Oddly enough, Bradley has avoided any discussion of affirmative action, a subject on which the Clinton-Gore team is vulnerable. They spent a good bit of time during their first term in office waffling on the hot-button issue, until Jesse Jackson threatened to embarrass the president with a primary challenge in 1996. Since then, Clinton and Gore have embraced affirmative action, if tepidly.
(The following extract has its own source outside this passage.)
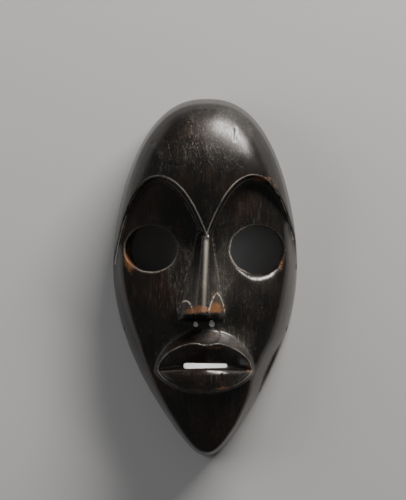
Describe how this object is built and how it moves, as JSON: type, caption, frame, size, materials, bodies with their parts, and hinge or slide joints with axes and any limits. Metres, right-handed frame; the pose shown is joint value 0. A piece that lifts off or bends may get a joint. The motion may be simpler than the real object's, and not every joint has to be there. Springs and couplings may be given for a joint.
{
  "type": "dan mask",
  "caption": "Carved wooden face mask with a domed forehead, arched brows, round eye openings, straight nose and full parted lips, hollow behind to fit over a face.",
  "frame": {"origin": "on the plane of the back rim, at the centre of the mask's width and height", "axes": "+X across the face, to the right for someone looking at it; +Y from chin to crown; +Z out of the face"},
  "size_m": [0.1264, 0.245, 0.071],
  "materials": {
    "wood": "dark brown, nearly black, polished by handling, with bare orange-brown wood on worn edges"
  },
  "bodies": {
    "root": {"mask": "wood"}
  },
  "joints": []
}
Likewise, Clinton has repeatedly made a big display of his familiarity with black culture, whether it be black music, black churches, black icons or having black friends. And yet the president's embrace of black people and black issues was never as prominent as during the impeachment scandal. Jackson was transformed from Clinton nemesis to spiritual advisor only after he had gotten in trouble over the Monica Lewinsky matter. He made a vaunted trip to Africa and apologized for America's role in slavery, to applause from many blacks, but again the trip was taken at a time when his political fortunes were sagging in the face of impeachment. And the fact that his personal secretary, Betty Currie, is black, and so is his best friend and confidante, Vernon Jordan, didn't seem like great news for black people when both became starring players in the impeachment drama.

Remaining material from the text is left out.